§ **Given task**:
Find the lines containing the word "mathutils" and copy every one of them.

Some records
_ _ _ _ _ _ _

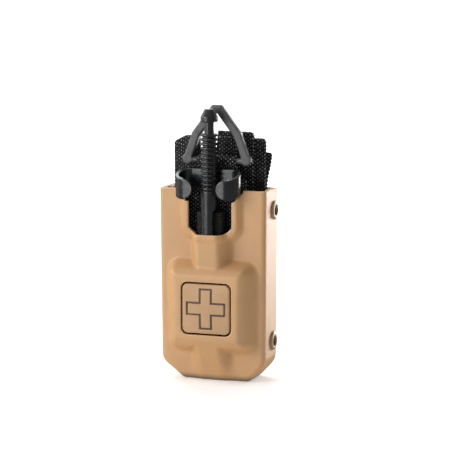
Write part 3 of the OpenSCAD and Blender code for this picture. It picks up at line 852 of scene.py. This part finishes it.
def make_keeper():
    low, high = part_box("ring_keeper")
    bar_low, bar_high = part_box("triangle_ring")
    bar_depth = BACK_Y - (bar_low.y + bar_high.y) / 2 / MM
    r = 2.4
    bar_z = high.z / MM - 3.08
    centre_x = (low.x + high.x) / 2 / MM
    tails = (bar_depth - 1.15, bar_depth + 0.5)
    outline = [(tails[0], 114.3), (tails[0], 119.5)]
    outline += arc(bar_depth, bar_z, r, 232, -52, 26)
    outline += [(tails[1], 119.5), (tails[1], 114.3)]
    route, along = resampled([(centre_x, BACK_Y - d, z) for d, z in outline], lambda p: 0.5)
    points, faces, uv = ribbon(route, along, (1, 0, 0), 23.6, 1.15, BAND_PITCH, BAND_COLUMN, 0.15, 50)
    keeper = mesh_object("ring_loop", points * MM, faces, uv)
    finished(keeper, "tourniquet", "band_webbing", MATERIALS["band"], "ring_keeper")


def make_hook_patch():
    """Hook tape: a thin backing on the tail, with rows of small hooked pegs that face backward."""
    low, high = (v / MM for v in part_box("hook_patch"))
    backing, pitch = 0.45, 1.1
    peg_length = high.y - low.y - backing + 0.1
    middle = (low + high) / 2
    shift = settle(np.array([[middle.x, high.y, middle.z]]))[0][0] - middle.x
    mesh = bmesh.new()
    bmesh.ops.create_cube(mesh, size=1)
    for v in mesh.verts:
        v.co = Vector((middle.x + shift + v.co.x * (high.x - low.x),
                       low.y + backing / 2 + v.co.y * backing,
                       middle.z + v.co.z * (high.z - low.z)))
    bmesh.ops.bevel(mesh, geom=mesh.edges[:], offset=0.15, segments=2, affect="EDGES")
    for x in np.arange(low.x + 1, high.x - 0.6, pitch):
        for z in np.arange(low.z + 0.8, high.z - 0.6, pitch):
            peg = bmesh.ops.create_cone(mesh, cap_ends=True, segments=6, radius1=0.16, radius2=0.30, depth=1)
            for v in peg["verts"]:
                along = v.co.z + 0.5
                v.co = Vector((shift + x + v.co.x, high.y - peg_length * (1 - along),
                               z + v.co.y + 0.15 * along))
    patch = bpy.data.meshes.new("hook_tape")
    for v in mesh.verts:
        v.co *= MM
    bmesh.ops.recalc_face_normals(mesh, faces=mesh.faces)
    mesh.to_mesh(patch)
    mesh.free()
    obj = bpy.data.objects.new("hook_tape", patch)
    bpy.context.scene.collection.objects.link(obj)
    return finished(obj, "tourniquet", "hook_fastener", MATERIALS["hook"], "hook_patch")


def make_stitching():
    """Thread that shows in short raised stitches along both edges of the plate."""
    low, high = (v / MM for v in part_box("plate_stitching"))
    mesh = bmesh.new()
    stitch, pitch, r = 2.6, 5.2, 0.33
    for x in (low.x + 0.35, high.x - 0.35):
        for z in np.arange(low.z + stitch / 2, high.z, pitch):
            ball = bmesh.ops.create_uvsphere(mesh, u_segments=10, v_segments=8, radius=1)
            for v in ball["verts"]:
                twist = 0.12 * math.sin(v.co.z * 6)
                v.co = Vector((x + v.co.x * r + twist, high.y - 0.05 + v.co.y * r, z + v.co.z * stitch / 2))
    for v in mesh.verts:
        v.co *= MM
    data = bpy.data.meshes.new("plate_thread")
    mesh.to_mesh(data)
    mesh.free()
    data.shade_smooth()
    obj = bpy.data.objects.new("plate_thread", data)
    bpy.context.scene.collection.objects.link(obj)
    return finished(obj, "tourniquet", "thread", MATERIALS["thread"], "plate_stitching")


# ---------- build ----------

make_camera()
make_stage()
make_front_shell()
make_back_plate()
make_badge()
for node_name in sorted(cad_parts):
    if node_name.startswith("eyelet_"):
        make_eyelet(node_name)
moulded("windlass_rod", "rod", "windlass", "rod_plastic", MATERIALS["rod"], 0.2, 4, 0.14)
moulded("windlass_clip", "clip", "tourniquet", "clip_plastic", MATERIALS["clip"], 0.2, 6, 0.06)
moulded("stabilization_plate", "plate", "tourniquet", "clip_plastic", MATERIALS["clip"], 0.4, 3, 0)
moulded("triangle_ring", "ring_body", "ring", "ring_plastic", MATERIALS["ring"], 0.22, 30, 0.12)
make_band()
make_inner_strap()
make_keeper()
make_hook_patch()
make_stitching()
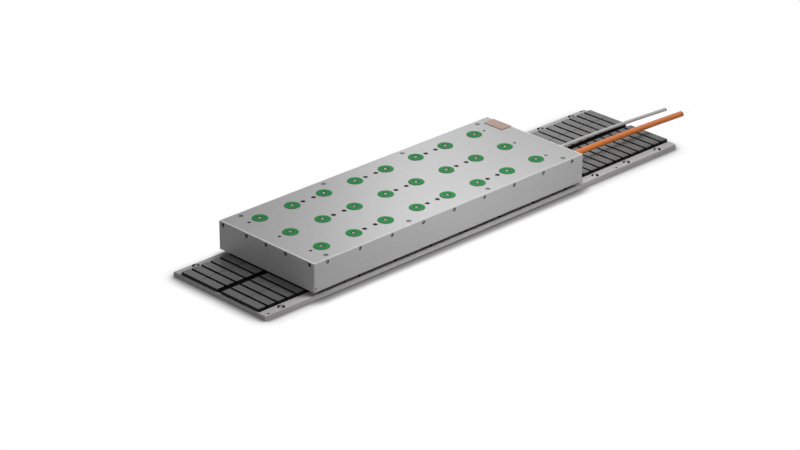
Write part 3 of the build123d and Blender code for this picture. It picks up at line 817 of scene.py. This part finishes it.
# %% Threaded inserts
insert_low, insert_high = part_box("threaded_inserts")
INSERT_FLANGE, INSERT_BODY = 10.0 * mm, 7.0 * mm
FLANGE_HEIGHT = 2.5 * mm
flange_top = insert_low.z + FLANGE_HEIGHT
COLLAR_RADIUS, COLLAR_DROP = 4.95 * mm, 0.3 * mm
collar_top = ring_high.z - COLLAR_DROP
THREAD_RADIUS, THREAD_MOUTH = 3.4 * mm, 3.5 * mm
insert_outline = [
    (INSERT_FLANGE, insert_low.z, False),
    (INSERT_FLANGE, flange_top, False),
    (INSERT_BODY, flange_top, False),
    (INSERT_BODY, insert_high.z, False),
    (COLLAR_RADIUS, insert_high.z, False),
    (COLLAR_RADIUS, collar_top, False),
    (THREAD_MOUTH, collar_top, False),
    (THREAD_RADIUS, collar_top - (THREAD_MOUTH - THREAD_RADIUS), False),
    (THREAD_RADIUS, insert_low.z, False),
]
on_grid(
    "screw_inserts",
    turned("screw_insert", insert_outline, steps=24, closed=True, inner=(6, 7)),
    RING_COLUMNS,
    RING_ROWS,
    ring_length,
    ring_width,
    (ring_middle.x, ring_middle.y, 0.0),
    # Painted shade on the collar's rim, painted highlight on the thread.
    looks(insert_metal, hole_black, thread_metal),
    PRIMARY,
    ["threaded_inserts"],
)

# %% [markdown]
# The countersunk screws that hold the cover to the core have a flat head with a hexagon socket.
# The socket is a hexagonal pocket in the turned outline. In the photograph the screws of the outer
# columns look lighter than the others, so they are taken for zinc plated, with a wider socket.
# Those between the rings are black.

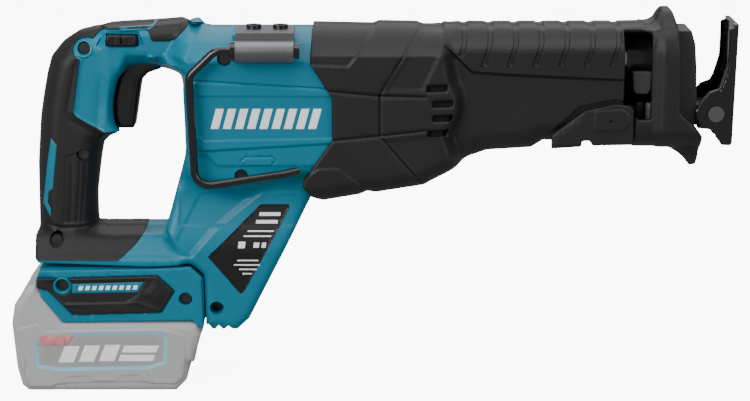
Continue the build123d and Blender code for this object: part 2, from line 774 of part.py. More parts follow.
cell_x0 = R - 93.0
cell_low = battery_low + battery_wall + cell_r + 1.1
cell_rows = (cell_low, cell_low + cell_pitch)


def cell_places():
    return [(cell_x0 + column * cell_pitch, z) for column in range(cell_columns) for z in cell_rows]


def make_battery_cells():
    group = Part()
    for x, z in cell_places():
        group += rod_y(cell_r, -cell_len / 2, cell_len / 2, x, z)
    return group


def make_cell_holders():
    half = battery_half - battery_wall - gap
    high = cell_rows[1] + cell_r + 1
    frame = block((cell_x0 - cell_r - 0.8, cell_x0 + 4 * cell_pitch + cell_r + 0.8), (-half, half),
                  (battery_low + battery_wall + gap, high))
    frame &= battery_blank(battery_wall + gap)
    frame -= block((-BIG, BIG), (8 - half, half - 8), (-BIG, BIG))
    for x, z in cell_places():
        frame -= rod_y(cell_r + 0.1, -BIG / 2, BIG / 2, x, z)
    return frame


def make_battery_labels():
    points = [
        (R - 71, foot_z - 7), (R - 16, foot_z - 6), (R - 12, foot_z - 9), (R - 12.5, foot_z - 27),
        (R - 25, foot_z - 30.5), (R - 80, foot_z - 31.5), (R - 94, foot_z - 29), (R - 94.5, foot_z - 12)]
    face = outline(points)
    right = side_prism(face, -battery_half - 0.4, -battery_half)
    return right + side_prism(face, battery_half, battery_half + 0.4)


# ---- write every piece ----
housing = make_housing()
grip_cover = make_grip_cover()
housing -= grip_cover
foot = make_foot()

pieces = {
    "housing_right": right_half(housing),
    "housing_left": left_half(housing),
    "grip_cover_right": right_half(grip_cover),
    "grip_cover_left": left_half(grip_cover),
    "housing_screws": screws(case_screws),
    "rating_plate": make_rating_plate(),
    "foot_cover_right": right_half(foot),
    "foot_cover_left": left_half(foot),
    "foot_screws": screws(foot_screws),
    "bumper_right": make_bumper(-1),
    "bumper_left": make_bumper(1),
    "front_cover": make_front_cover(),
    "nose_cap": make_nose_cap(),
    "lamp_lens": make_lamp_lens(),
    "gear_case": make_gear_case(),
    "rear_guide": make_rear_guide(),
    "front_bushing": make_front_bushing(),
    "spindle_seal": make_spindle_seal(),
    "motor_bracket": make_motor_bracket(),
    "rotor_bearings": make_rotor_bearings(),
    "crank_bearings": make_crank_bearings(),
    "stator_core": make_stator_core(),
    "stator_coils": make_stator_coils(),
    "rotor_shaft": make_rotor_shaft(),
    "rotor_core": make_rotor_core(),
    "fan": make_fan(),
    "pinion": make_pinion(),
    "crank_gear": make_crank_gear(),
    "crank_roller": make_crank_roller(),
    "spindle_rod": make_spindle_rod(),
    "blade_holder": make_blade_holder(),
    "lock_pin": make_lock_pin(),
    "clamp_sleeve": make_clamp_sleeve(),
    "shoe_bar": make_shoe_bar(),
    "shoe_plate": make_shoe_plate(),
    "shoe_pin": make_shoe_pin(),
    "shoe_lever": make_shoe_lever(),
    "hook_bracket": make_bracket(),
    "hook_wire": make_hook_wire(),
    "hook_collars": make_hook_collars(),
    "hook_screws": make_bracket_screws(),
    "trigger": make_trigger(),
    "trigger_pin": make_trigger_pin(),
    "lock_off_button": lock_button(),
    "switch_module": make_switch_module(),
    "controller": make_controller(),
    "terminal_block": make_terminal_block(),
    "contact_blades": make_contact_blades(),
    "battery_cover": make_battery_cover(),
    "battery_base": make_battery_base(),
    "battery_latch": make_battery_latch(),
    "battery_cells": make_battery_cells(),
    "cell_holders": make_cell_holders(),
    "battery_labels": make_battery_labels(),
}

os.makedirs("parts", exist_ok=True)
for name, shape in pieces.items():
    export_step(shape, f"parts/{name}.step")
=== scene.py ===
from math import cos, pi, radians, sin

import bpy
import numpy as np
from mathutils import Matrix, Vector
from mathutils.geometry import delaunay_2d_cdt


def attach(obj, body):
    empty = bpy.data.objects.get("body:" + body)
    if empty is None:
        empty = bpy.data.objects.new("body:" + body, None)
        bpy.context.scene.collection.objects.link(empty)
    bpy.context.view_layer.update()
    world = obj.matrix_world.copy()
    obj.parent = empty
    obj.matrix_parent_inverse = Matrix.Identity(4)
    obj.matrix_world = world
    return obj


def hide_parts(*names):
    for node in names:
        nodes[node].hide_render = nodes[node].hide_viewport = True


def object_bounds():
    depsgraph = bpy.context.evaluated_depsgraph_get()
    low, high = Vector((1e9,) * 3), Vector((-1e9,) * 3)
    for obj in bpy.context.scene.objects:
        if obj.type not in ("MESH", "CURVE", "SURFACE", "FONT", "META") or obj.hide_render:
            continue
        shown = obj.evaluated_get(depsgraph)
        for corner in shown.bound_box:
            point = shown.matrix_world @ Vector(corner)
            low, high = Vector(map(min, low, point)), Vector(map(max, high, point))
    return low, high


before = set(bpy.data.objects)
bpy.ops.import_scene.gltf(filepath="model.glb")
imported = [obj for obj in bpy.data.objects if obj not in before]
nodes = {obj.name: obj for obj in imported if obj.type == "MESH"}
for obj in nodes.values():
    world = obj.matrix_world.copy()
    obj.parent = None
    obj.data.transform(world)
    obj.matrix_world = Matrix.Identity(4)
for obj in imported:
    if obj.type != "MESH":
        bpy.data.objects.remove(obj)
cad_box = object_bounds()
MM = 0.001

# The table and the lamps: a wide table covered in white paper, a broad soft lamp
# overhead, a wide one in front on the left, and weak ones on the right and behind.
paper_look = {"Base Color": (0.93, 0.93, 0.93, 1), "Roughness": 0.9,
              "Emission Color": (1, 1, 1, 1), "Emission Strength": 9.0}
table_drop = 0.0002
table_z = cad_box[0][2] - table_drop
table_half = 9.0

paper = bpy.data.materials.new("white_paper")
paper.use_nodes = True
for socket, value in paper_look.items():
    paper.node_tree.nodes["Principled BSDF"].inputs[socket].default_value = value
corners = [(x * table_half, y * table_half, table_z) for x, y in ((-1, -1), (1, -1), (1, 1), (-1, 1))]
sheet = bpy.data.meshes.new("paper_table")
sheet.from_pydata(corners, [], [(0, 1, 2, 3)])
sheet.materials.append(paper)
table = bpy.data.objects.new("paper_table", sheet)
table.visible_diffuse = False
table.visible_glossy = False
bpy.context.scene.collection.objects.link(table)

view_centre = Vector((-0.1792, 0.0, -0.091))
view_distance, view_rise = 1.4, radians(13)
lens_mm, film_mm = 106.85, 36.0

camera = bpy.data.objects.new("camera", bpy.data.cameras.new("camera"))
camera.data.lens, camera.data.sensor_width = lens_mm, film_mm
camera.data.clip_start = 0.01
camera.location = view_centre + view_distance * Vector((0, -cos(view_rise), sin(view_rise)))
camera.rotation_euler = (pi / 2 - view_rise, 0, 0)
bpy.context.scene.collection.objects.link(camera)
bpy.context.scene.camera = camera

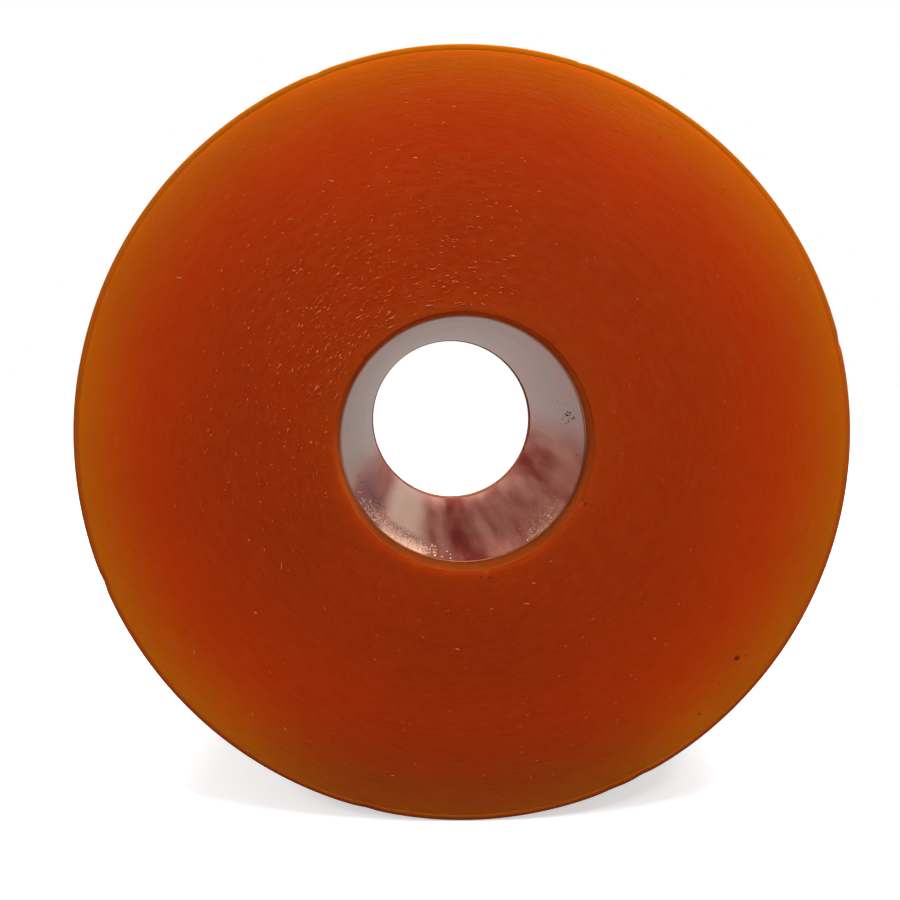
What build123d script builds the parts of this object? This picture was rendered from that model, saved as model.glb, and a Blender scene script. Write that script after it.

_ _ _ _ _ _ _

§ **Completed exercise**:
from mathutils import Matrix, Vector
from mathutils.geometry import delaunay_2d_cdt